Tuesday, April 7, 2009

It's All About What Happens AFTERWARDS

Just stumbled on an article I'd saved last December from the Wall Street Journal.

'Lessons Learned' by Dr. Harry Martin at Cleveland State has some great research on how what's taught in training sessions actually gets put into practice in the organization. In a nut shell, what encourages people to change behavior?

The most impressive stat to me was how much 'peer support' improved these efforts. 3X greater than just management support alone! So, why do we make such a fuss about getting "management buy in"? I've leaned on this crutch myself and, thinking back over my career, the times when I accomplished the most was when my peers and I got aligned and committed to making something happen.

Enlisting peers in training and creating an environment where people support and hold each other accountable dramatically accelerates implementation (see my previous post on New Seasons Market). We did this very successfully for safety at one employer of mine. Most companies have, or can get, good content. It's the delivery and support afterwards that really does a belly flop.

We need to start thinking about how best to change behavior and THEN build our training content and methods and on-going support and reinforcement around THAT.

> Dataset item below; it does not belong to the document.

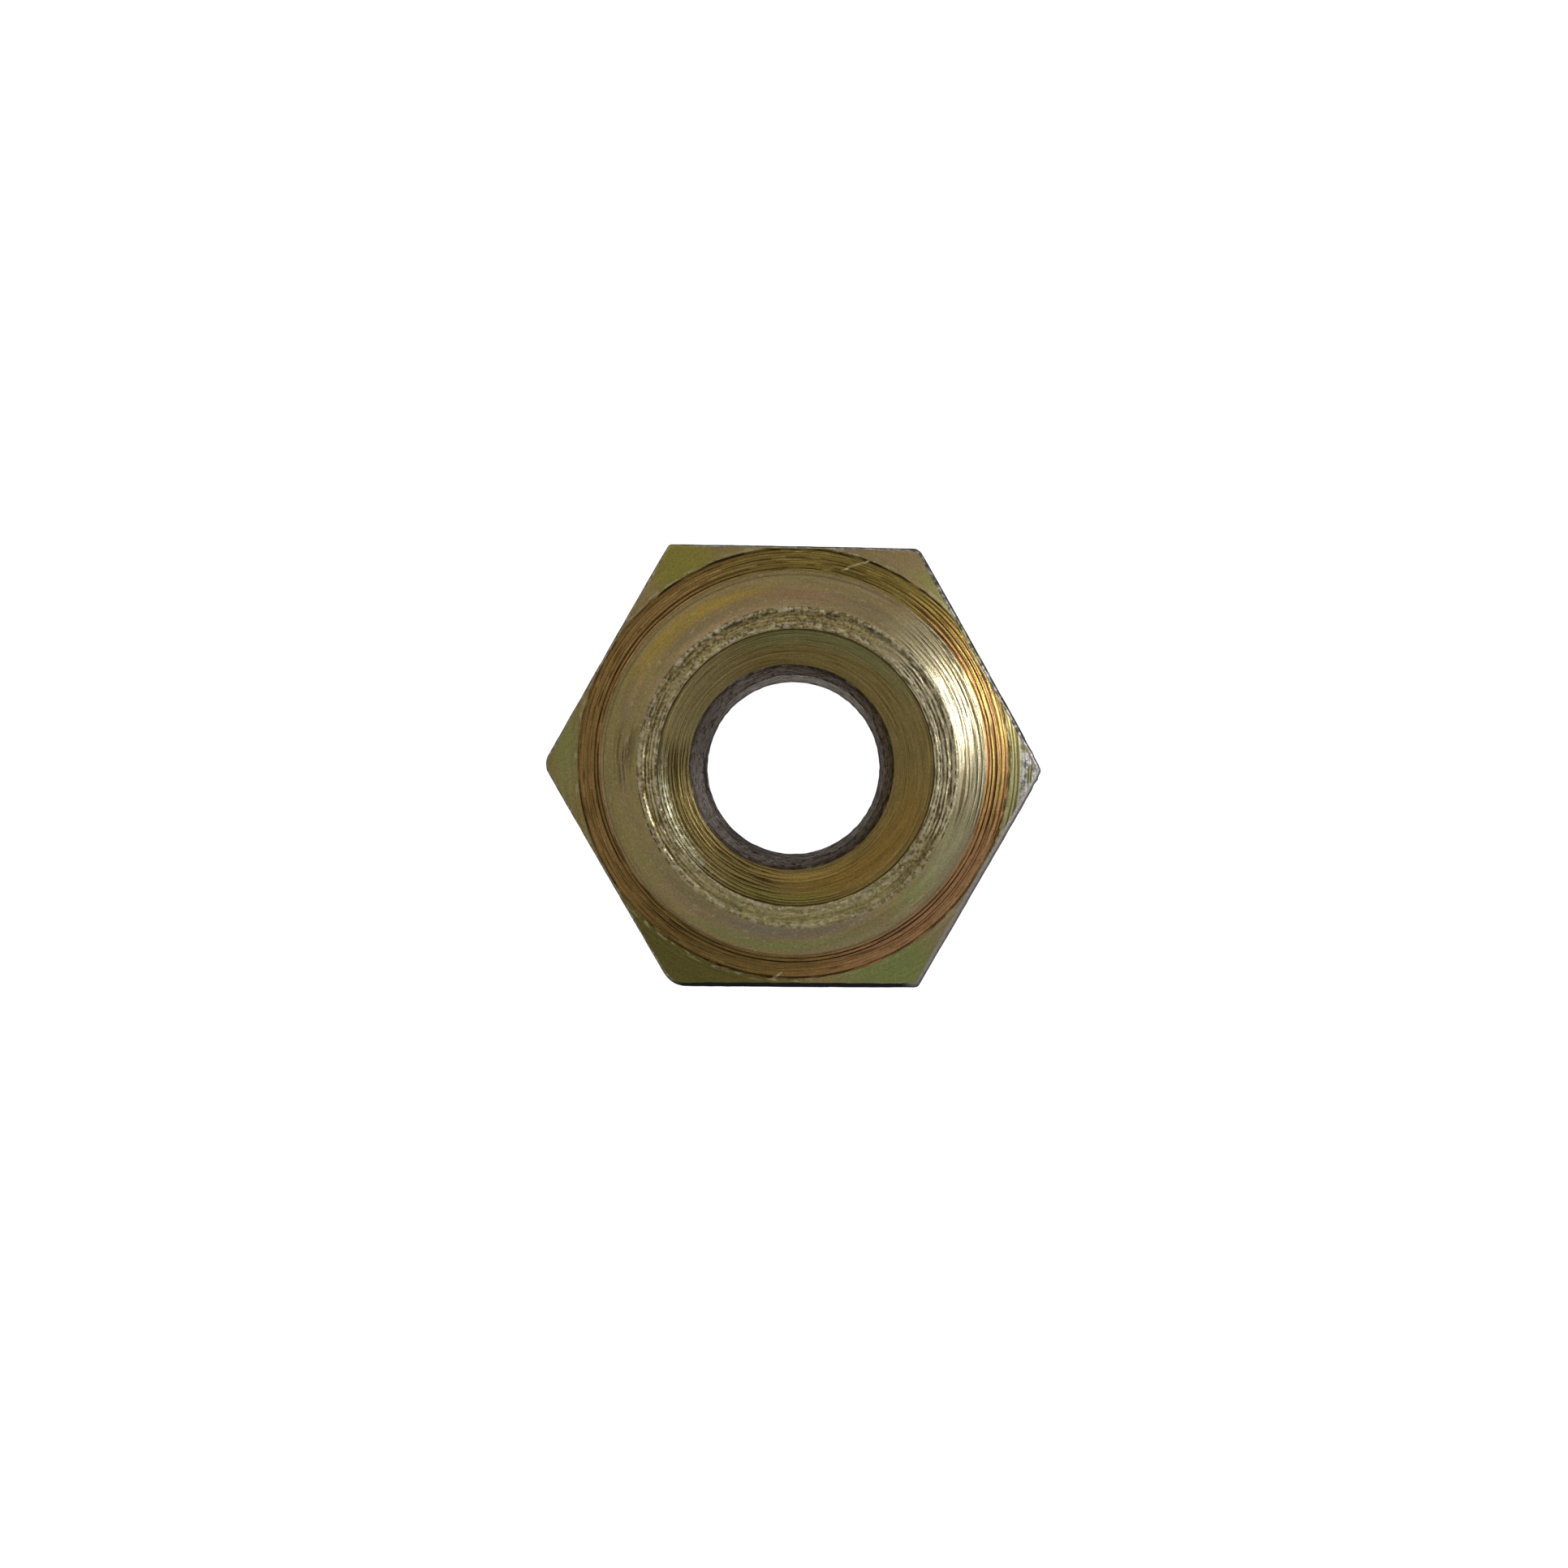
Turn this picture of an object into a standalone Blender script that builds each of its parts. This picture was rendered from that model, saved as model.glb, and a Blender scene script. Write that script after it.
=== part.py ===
"""Two-piece prevailing-torque hex nut: a turned steel body and the spring locking ring held under its rim.

The bore runs along +Z, towards the collar. The origin is the centre of the bearing face, and two opposite
corners of the hexagon lie on the X axis. All lengths are in metres.
"""

import math

import bmesh
import bpy

MM = 0.001

# Driving dimensions
ACROSS_FLATS = 17.0 * MM
NUT_HEIGHT = 10.0 * MM
THREAD_DIAMETER = 8.0 * MM
THREAD_PITCH = 1.25 * MM
TAPPING_DIAMETER = 6.72 * MM
RING_CLEARANCE = 0.3 * MM
SEGMENTS = 60

# Hexagon
FLAT_DISTANCE = ACROSS_FLATS / 2
CORNER_DISTANCE = FLAT_DISTANCE / math.cos(math.radians(30))
CORNER_ROUNDING = 0.2 * MM
BEARING_RADIUS = 7.8 * MM
BEARING_CHAMFER = math.radians(30)
SHOULDER_HEIGHT = 7.2 * MM
CORNER_SLOPE = math.radians(22)

# Turned band between the hexagon and the collar
BAND_OUTER_RADIUS = 8.29 * MM
BAND_SLOPE = math.radians(25)
BAND_STEP = 0.05 * MM

# Collar
COLLAR_RADIUS = 7.28 * MM
DOME_TOP_SLOPE = math.radians(20)
DOME_EDGE_RADIUS = 7.07 * MM
DOME_EDGE_SLOPE = math.radians(45)
RIM_OUTER_RADIUS = 6.075 * MM
RIM_INNER_RADIUS = 5.3 * MM
RIM_THICKNESS = 0.45 * MM
ARC_STEPS = 5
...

Why teach more than we can support afterwards? This is classic PDCA (Plan-Do-Check-Act), Lean and Stephen Covey thinking.

1 comments:

Daniel Beatty said...

This a fact! Getting input, buy-in, etc where the work is actually being done, by the stakeholders doing the work, is key to long term successful use of the new idea. It seems to differentiates "another idea from mgt" from "hey here is a new way of doing things around here that makes sense."

"...by the people, for people..." has new meaning.